La guerre commerciale de Trump « des conséquences à long terme«
Le premier ministre a débuté son discours en évoquant le poids de la géopolitique mondiale qui ne cesse il est vrai de s’accentuer : « L’ouragan en marche sur la planète depuis le 24 février 2022, date de l’agression contre l’Ukraine indépendante et souveraine par la Russie de Vladimir Poutine, s’est dramatiquement aggravé », portant atteinte à l’intégrité de l’Europe et ayant provoqué une très importante crise énergétique avec des conséquences toujours bien réelles pour les ménages et les entreprises, notamment pour les industriels qui peinent à retrouver une compétitivité dans un marché ultra concurrentiel et où l’énergie coûte beaucoup plus cher qu’en Asie ou aux États-Unis. À quoi s’ajoute l’arrivée de Donald Trump au pouvoir, à coup d’« America first» et de basculement des valeurs. « Le monde ébahi a vécu en direct un renversement des alliances que nul ne pouvait imaginer » a souligné François Bayrou, évoquant le choix de Donald Trump ne pas soutenir l’allié ukrainien. Un basculement idéologique mais aussi économique. « Le président des États-Unis a déclenché un cyclone dont les conséquences ne cesseront pas de sitôt. En donnant le signal de départ d’une guerre commerciale planétaire, sans avertissement, du jour au lendemain, frappant d’inimaginables droits de douane, les échanges entre les États-Unis et leurs concurrents chinois et très vite leurs plus proches alliés, les obligeant à des mesures de rétorsion en elles-mêmes dangereuses, avant des volte-face imprévisibles, des allers et des retours, ce cyclone, en quelques jours a jeté à bas le cadre même, les fondations et la charpente de notre vie économique mondiale. Les conséquences de cet épisode seront nécessairement de long terme » a notamment déclaré le premier ministre alors que le président Trump a annoncé en fin de semaine dernière une pause de 90 jours sur les droits de douane imposés, à l’exception de la Chine, qui se trouve elle taxée à plus de 110 % avec déjà des potentielles conséquences sur l’Europe qui pourrait faire face à un afflux encore plus massif de produits chinois sur son marché intérieur.

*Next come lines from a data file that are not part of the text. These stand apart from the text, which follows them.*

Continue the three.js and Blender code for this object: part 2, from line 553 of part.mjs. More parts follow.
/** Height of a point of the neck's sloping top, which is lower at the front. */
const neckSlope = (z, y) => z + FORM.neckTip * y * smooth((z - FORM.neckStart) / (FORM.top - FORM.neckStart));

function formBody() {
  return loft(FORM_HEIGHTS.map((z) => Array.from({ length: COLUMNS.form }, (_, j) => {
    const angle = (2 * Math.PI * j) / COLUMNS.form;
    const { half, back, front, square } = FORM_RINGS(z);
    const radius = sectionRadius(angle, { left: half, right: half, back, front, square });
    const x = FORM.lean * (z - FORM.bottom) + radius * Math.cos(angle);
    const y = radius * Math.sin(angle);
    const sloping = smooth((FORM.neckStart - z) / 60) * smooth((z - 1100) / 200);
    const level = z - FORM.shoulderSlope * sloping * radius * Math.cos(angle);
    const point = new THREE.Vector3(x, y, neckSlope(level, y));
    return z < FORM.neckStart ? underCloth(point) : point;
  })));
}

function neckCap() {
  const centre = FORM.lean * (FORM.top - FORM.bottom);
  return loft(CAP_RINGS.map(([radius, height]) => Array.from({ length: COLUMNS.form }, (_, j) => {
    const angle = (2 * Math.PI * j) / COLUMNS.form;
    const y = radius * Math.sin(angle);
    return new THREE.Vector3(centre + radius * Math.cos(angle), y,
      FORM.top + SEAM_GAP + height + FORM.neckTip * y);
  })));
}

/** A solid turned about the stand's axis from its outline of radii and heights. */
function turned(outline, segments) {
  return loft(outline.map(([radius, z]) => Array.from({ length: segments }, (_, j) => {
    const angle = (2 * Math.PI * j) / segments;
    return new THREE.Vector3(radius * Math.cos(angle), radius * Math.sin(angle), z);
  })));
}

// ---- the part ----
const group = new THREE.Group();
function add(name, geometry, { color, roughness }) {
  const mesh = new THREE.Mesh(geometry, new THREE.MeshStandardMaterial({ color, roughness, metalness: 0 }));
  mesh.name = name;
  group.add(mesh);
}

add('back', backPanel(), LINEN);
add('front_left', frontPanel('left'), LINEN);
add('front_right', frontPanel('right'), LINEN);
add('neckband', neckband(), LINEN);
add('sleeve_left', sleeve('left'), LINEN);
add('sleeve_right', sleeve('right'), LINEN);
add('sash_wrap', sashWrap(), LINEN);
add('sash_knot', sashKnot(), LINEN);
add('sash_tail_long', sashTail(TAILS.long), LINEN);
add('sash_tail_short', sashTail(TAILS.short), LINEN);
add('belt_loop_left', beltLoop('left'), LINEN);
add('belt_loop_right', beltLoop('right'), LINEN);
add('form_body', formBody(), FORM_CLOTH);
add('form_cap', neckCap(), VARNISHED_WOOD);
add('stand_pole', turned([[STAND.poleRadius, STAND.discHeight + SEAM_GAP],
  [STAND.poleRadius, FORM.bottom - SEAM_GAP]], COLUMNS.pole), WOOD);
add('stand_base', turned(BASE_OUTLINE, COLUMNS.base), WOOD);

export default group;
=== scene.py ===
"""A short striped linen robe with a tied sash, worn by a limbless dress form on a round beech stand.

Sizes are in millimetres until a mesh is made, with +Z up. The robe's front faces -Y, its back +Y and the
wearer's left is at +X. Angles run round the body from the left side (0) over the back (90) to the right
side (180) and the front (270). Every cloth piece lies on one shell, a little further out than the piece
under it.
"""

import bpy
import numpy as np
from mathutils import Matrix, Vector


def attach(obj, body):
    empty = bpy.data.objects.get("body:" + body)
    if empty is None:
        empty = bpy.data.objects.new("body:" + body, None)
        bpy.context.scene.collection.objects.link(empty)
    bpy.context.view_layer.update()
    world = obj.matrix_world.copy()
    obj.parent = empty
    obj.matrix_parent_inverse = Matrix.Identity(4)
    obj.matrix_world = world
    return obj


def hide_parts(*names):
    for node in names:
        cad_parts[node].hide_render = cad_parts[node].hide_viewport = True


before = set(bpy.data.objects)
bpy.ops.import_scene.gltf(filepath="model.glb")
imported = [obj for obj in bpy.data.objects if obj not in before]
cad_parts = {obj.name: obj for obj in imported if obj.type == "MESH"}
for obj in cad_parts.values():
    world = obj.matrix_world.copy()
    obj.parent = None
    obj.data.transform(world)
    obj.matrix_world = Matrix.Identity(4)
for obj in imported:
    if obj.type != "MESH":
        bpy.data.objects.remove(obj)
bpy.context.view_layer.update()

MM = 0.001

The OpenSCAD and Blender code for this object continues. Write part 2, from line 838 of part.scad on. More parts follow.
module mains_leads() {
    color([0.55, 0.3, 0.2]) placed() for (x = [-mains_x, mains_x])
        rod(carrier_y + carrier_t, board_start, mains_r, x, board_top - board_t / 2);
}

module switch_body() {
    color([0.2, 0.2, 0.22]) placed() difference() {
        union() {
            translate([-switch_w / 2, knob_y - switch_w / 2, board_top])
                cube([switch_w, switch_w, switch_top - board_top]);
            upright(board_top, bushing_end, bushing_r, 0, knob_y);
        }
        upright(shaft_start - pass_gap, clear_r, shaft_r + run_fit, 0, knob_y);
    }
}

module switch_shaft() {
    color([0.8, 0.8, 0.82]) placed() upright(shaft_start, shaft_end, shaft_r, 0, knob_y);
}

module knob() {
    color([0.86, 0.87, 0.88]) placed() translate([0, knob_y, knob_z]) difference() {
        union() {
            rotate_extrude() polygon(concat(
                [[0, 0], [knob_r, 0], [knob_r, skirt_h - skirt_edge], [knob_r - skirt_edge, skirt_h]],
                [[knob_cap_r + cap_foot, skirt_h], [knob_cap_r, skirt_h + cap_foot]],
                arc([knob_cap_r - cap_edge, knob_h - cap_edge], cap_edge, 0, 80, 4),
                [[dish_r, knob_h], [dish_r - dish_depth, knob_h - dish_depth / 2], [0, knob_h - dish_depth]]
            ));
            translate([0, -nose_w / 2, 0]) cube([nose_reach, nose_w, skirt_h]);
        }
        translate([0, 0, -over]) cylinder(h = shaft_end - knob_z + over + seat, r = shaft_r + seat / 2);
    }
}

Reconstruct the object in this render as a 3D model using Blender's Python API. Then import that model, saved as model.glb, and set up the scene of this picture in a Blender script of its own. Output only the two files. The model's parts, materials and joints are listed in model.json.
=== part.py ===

Des grands choix attendus au 14 juillet
« Nous avons décidé d’aller plus vite, de prendre les devants, de choisir un calendrier beaucoup plus ambitieux et beaucoup plus exigeant », a déclaré François Bayrou. Les « grandes orientations » et les « grands choix » pour le prochain budget de la France devraient être proposés en juillet après plusieurs temps thématiques et échanges avec les parlementaires, les territoires et les partenaires sociaux notamment via une conférence des territoires organisée le 6 mai.
« En 2027, les intérêts de la dette nous coûteront davantage que le budget aujourd’hui consacré à l’Éducation nationale » a indiqué François Bayrou, souhaitant préparer les Français à de nouvelles économies et à « sortir du piège de la dette ».